(Mizzima) – A top Burmese peacemaking official has told a Mon peace delegation that political prisoners could be released in January and February.
Nai Hong Sar, the leader of the New Mon State Party (NMSP), said on Thursday he told the Burmese government peace delegation a nationwide cease-fire and the release all political prisoners was needed to help solve ethnic issues.
President Thein Sein’s special peacemaking representative Minister Aung Min told Mon delegates the government had a plan to release political prisoners and asked them to wait until Independence Day on January 4 and Union Day on February 12, said Nai Hong Sar.
The Mon peace delegation met the government’s Union-level peacemaking delegation for preliminary talks in Sangkhlaburi District in Kanchanapuri on Thursday.
In the meeting, the Mon urged the government to stop all military offensives in Kachin State, to allow people to study the Mon language and literature, and to make the Mon language the official language of the state.
After the meeting, Aung Min said, “I’m 100 percent satisfied with the meeting because the ethnic people trust us like we trust the ethnic people.”
The government delegation said there were three stages to a lasting peace: first, to stop fighting; second, to hold a political dialogue with all ethnic groups; and third, to put forward the agreements [reached in the peace talks] to the Parliament, and finally to amend the Constitution.
Delegates also discussed opening liaison offices and cooperating in undertaking business and development projects in Mon state.

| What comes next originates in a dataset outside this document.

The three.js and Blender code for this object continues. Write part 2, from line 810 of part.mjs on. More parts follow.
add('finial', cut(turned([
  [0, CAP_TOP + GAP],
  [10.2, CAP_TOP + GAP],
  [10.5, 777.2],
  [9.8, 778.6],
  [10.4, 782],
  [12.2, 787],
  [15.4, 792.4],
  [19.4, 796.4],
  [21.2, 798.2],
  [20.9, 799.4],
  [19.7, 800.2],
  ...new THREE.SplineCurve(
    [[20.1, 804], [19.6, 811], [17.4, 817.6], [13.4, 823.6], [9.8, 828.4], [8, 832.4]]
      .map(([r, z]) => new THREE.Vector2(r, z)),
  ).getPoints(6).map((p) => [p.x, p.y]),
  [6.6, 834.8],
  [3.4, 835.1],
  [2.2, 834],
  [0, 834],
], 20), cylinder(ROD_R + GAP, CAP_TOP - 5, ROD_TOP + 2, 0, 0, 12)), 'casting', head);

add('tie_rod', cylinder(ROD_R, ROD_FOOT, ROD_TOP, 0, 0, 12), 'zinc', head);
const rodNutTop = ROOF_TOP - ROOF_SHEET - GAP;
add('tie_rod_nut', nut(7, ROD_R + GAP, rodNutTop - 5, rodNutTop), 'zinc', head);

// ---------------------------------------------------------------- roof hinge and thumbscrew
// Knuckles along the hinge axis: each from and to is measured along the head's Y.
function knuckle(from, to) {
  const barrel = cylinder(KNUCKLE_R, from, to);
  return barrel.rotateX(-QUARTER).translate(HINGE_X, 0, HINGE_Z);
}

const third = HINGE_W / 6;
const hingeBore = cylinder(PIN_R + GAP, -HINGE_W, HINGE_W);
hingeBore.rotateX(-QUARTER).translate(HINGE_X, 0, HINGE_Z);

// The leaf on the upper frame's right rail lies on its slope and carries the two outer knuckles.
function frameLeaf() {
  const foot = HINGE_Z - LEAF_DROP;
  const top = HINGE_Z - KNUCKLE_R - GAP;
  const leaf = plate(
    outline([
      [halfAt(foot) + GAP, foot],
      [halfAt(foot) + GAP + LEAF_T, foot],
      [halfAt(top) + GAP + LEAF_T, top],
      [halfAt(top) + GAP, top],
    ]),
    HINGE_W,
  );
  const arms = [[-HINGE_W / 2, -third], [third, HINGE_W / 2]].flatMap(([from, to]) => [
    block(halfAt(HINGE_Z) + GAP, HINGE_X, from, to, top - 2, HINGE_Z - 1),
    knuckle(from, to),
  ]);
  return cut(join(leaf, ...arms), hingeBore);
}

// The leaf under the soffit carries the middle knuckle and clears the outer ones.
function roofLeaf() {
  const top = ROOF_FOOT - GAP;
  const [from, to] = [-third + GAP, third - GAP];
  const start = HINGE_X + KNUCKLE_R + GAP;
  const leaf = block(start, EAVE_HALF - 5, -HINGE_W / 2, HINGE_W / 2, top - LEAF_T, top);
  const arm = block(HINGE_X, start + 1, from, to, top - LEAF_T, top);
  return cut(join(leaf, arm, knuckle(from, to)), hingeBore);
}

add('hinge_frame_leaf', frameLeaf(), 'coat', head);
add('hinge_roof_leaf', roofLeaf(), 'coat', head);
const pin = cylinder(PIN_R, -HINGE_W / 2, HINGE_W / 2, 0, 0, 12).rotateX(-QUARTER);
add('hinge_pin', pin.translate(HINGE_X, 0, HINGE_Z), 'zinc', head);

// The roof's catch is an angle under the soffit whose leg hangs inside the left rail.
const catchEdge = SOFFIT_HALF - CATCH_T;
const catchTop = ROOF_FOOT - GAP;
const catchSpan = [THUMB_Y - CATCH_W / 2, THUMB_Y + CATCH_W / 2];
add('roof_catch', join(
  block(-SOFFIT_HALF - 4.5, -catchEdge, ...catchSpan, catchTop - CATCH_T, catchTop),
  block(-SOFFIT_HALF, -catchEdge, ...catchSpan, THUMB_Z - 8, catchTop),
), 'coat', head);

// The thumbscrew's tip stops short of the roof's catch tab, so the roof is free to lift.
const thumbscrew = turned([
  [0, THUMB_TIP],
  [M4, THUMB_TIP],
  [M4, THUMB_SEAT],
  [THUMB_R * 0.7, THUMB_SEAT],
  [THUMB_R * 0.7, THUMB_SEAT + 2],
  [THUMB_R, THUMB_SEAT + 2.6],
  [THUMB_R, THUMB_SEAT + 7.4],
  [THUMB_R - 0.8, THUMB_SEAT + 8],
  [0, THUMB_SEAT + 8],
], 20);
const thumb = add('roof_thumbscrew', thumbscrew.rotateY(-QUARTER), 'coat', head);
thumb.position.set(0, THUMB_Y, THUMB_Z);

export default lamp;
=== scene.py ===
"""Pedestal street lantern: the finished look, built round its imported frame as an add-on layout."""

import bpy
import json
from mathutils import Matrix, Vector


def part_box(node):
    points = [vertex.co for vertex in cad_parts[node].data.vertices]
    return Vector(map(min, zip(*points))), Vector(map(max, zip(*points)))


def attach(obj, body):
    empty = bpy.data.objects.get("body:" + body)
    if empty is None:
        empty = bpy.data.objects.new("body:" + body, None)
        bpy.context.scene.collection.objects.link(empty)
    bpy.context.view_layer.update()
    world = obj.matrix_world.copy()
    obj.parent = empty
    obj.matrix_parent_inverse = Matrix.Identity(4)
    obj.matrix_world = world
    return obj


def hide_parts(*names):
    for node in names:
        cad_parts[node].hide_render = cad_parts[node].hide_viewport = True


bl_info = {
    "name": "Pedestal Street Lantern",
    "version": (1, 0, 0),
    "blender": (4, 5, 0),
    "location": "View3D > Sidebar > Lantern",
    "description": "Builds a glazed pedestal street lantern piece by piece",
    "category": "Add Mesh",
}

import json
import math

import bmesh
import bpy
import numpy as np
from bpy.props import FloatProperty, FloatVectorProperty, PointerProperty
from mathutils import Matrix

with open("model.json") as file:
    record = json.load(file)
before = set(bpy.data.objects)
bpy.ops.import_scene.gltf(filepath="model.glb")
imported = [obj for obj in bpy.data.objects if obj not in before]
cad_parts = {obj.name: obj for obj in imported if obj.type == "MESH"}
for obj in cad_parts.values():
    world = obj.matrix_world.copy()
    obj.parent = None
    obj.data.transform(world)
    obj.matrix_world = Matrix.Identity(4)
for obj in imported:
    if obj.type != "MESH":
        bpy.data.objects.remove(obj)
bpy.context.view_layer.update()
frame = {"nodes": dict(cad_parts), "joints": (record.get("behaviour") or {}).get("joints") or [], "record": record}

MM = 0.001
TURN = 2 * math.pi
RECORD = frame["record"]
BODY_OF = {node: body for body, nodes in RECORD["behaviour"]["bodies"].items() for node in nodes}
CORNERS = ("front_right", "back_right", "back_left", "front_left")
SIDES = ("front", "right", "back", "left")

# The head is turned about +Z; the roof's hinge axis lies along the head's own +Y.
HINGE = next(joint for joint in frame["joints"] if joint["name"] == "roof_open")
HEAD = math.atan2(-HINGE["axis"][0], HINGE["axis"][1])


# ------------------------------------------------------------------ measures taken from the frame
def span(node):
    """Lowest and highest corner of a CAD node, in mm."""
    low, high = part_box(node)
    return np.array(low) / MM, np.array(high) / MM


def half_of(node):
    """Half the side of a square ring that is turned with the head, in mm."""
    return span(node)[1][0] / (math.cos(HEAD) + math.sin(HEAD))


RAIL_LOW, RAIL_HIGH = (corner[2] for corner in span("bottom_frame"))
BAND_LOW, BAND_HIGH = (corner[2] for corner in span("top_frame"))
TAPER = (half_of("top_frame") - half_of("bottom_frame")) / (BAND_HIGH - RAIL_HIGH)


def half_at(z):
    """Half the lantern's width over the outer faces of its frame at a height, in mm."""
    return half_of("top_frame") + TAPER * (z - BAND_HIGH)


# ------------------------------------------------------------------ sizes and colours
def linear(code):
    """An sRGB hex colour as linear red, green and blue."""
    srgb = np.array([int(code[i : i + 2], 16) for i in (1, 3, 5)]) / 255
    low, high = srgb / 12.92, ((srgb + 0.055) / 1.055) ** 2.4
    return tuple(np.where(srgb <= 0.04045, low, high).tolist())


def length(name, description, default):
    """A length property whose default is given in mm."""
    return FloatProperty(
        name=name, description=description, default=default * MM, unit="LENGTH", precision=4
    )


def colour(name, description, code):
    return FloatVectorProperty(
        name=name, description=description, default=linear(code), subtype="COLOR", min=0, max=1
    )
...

The talks included an agreement that each side would inform the other side in advance if one side wanted to enter the other’s control area with weapons.

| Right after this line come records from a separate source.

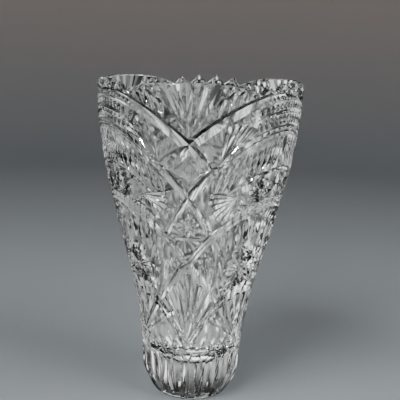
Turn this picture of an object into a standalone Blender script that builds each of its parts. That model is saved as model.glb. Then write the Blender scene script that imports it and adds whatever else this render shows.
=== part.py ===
"""Cut-crystal flower vase, one piece of glass.

Metres, +Z up. The origin is on the floor under the vase's axis, and the middle of one of
the three equal cut panels faces -Y. Every cut is a mitre, the V groove a wheel leaves.
"""
import math

import bmesh
import bpy
from mathutils import Vector

MM = 0.001

# Driving dimensions, millimetres
HEIGHT = 250.0
PANELS = 3
WALL_AT_RIM = 5.5
WALL_AT_FLOOR = 7.0
INNER_FLOOR_Z = 26.0
INNER_CORNER_HEIGHT = 22.0
FOOT_RING_OUTER = 29.5
FOOT_RING_INNER = 20.0
UNDERSIDE_RISE = 1.5
LIP_CHAMFER = 1.2

# Outer silhouette: (height, radius) of the uncut blank
OUTER_PROFILE = (
    (0.0, 29.5), (9.0, 35.0), (18.0, 38.2), (32.0, 39.4), (46.0, 40.6), (60.0, 42.4),
    (74.0, 44.7), (90.0, 48.2), (107.0, 52.6), (124.0, 57.3), (141.0, 61.7),
    (158.0, 65.9), (174.0, 69.8), (190.0, 72.9), (206.0, 75.4), (222.0, 77.4),
    (236.0, 78.3), (250.0, 78.6),
)

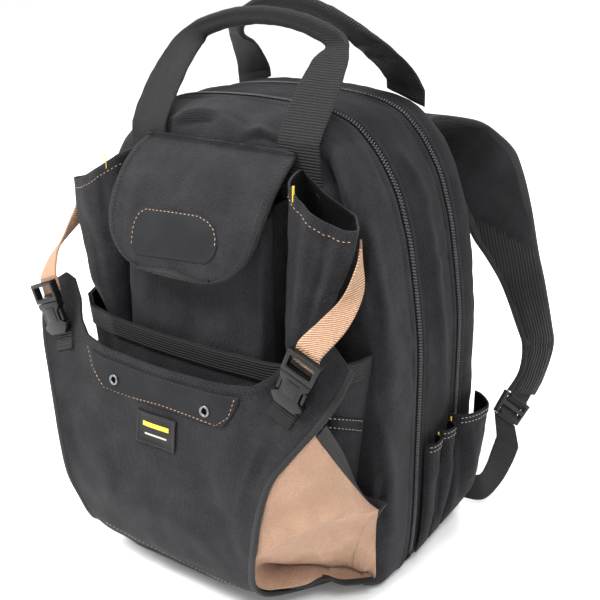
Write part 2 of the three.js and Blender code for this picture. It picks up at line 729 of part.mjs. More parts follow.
function panelPoint(side, down) {
  const row = rowAt(panelRows, down);
  const across = Math.abs(side);
  const ear = earLift * lookUp(rimRows, 'across', Math.min(across, 1), 'lift') * Math.max(0, 1 - 4 * down) ** 1.5;
  return new THREE.Vector3(
    side * row.across * pouchHalf,
    -pouchDepth * THREE.MathUtils.lerp(row.midOut, row.out, side * side) + 0.66 * ear,
    pouchHeight * THREE.MathUtils.lerp(row.midUp, row.up, side * side) + ear);
}

// Direction that the pouch panel faces, outwards
function panelNormal(side, down) {
  const step = 0.01;
  const from = Math.min(Math.max(down, step), 1 - step);
  const across = panelPoint(side + step, from).sub(panelPoint(side - step, from));
  const along = panelPoint(side, from + step).sub(panelPoint(side, from - step));
  return along.cross(across).normalize();
}

// How far down the middle of the panel a point lies, from its distance below the rim
function panelDown(belowRim) {
  const rim = panelPoint(0, 0).z;
  let down = 0;
  while (rim - panelPoint(0, down).z < belowRim) down += 0.002;
  return down;
}

// Piece of cloth lying on the pouch panel, half as wide as its rows say
function onPanel(halfOf, from, to, wall, across, along) {
  const lines = grid((share, t) => {
    const down = THREE.MathUtils.lerp(panelDown(from), panelDown(to), t);
    const half = halfOf(t) / (rowAt(panelRows, down).across * pouchHalf);
    const side = (2 * share - 1) * half;
    return panelPoint(side, down).addScaledVector(panelNormal(side, down), wall + seamGap + 0.2);
  }, across, along);
  return sheet(lines, wall);
}

// Round cutter through the panel at an eyelet
function eyeletCutter(at, facing, radius) {
  const cutter = new THREE.CylinderGeometry(radius, radius, pouchDepth / 4, 10);
  cutter.applyQuaternion(new THREE.Quaternion().setFromUnitVectors(new THREE.Vector3(0, 1, 0), facing));
  cutter.translate(at.x, at.y, at.z);
  return toSolid(cutter);
}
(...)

The government delegation offered to continue peace talks in January. The Mon said they would take the offer to the NMSP’s ongoing party conference now underway and reply later. The eighth party conference of NMSP started on Wednesday at Ye Chaung Phya in Mon State. It will last three months.
The government’s eight-member delegation was led by Rail Transportation Minister Aung Min. Nai Hong Sar led the nine-member NMSP delegation. The meeting lasted two hours.
On October 6, the NMSP met with a government delegation led by the Mon State Minister for Security and Border Affairs, Colonel Htay Myint Aung, at the compound of government Infantry Unit No. 61 in Ye Township. On November 13 and 14, it met with a peace delegation led by influential Buddhist Abbot Sayadaw Bhaddanta Kaytumarlar of Kawpalai village in Kyaikmayaw Township at NMSP headquarters.
A flurry of meetings with ethnic armed groups has unfolded in the past two months. The government has signed cease-fire agreements with four groups: United Wa State Army (UWSA), National Democratic Alliance Army (NDAA), the Kloh Htoo Hpaw armed group, and the SSA-South.
According to information minister Kyaw Hsan, five other groups have agreed in principle to conclude cease-fire agreements: Karen National Union (KNU), Karenni National Progressive Party (KNPP), Chin National Front (CNF), New Mon State Party (NMSP) and SSA-North.
The government has also asked the Kachin Independence Army to participate in another round of peace talks.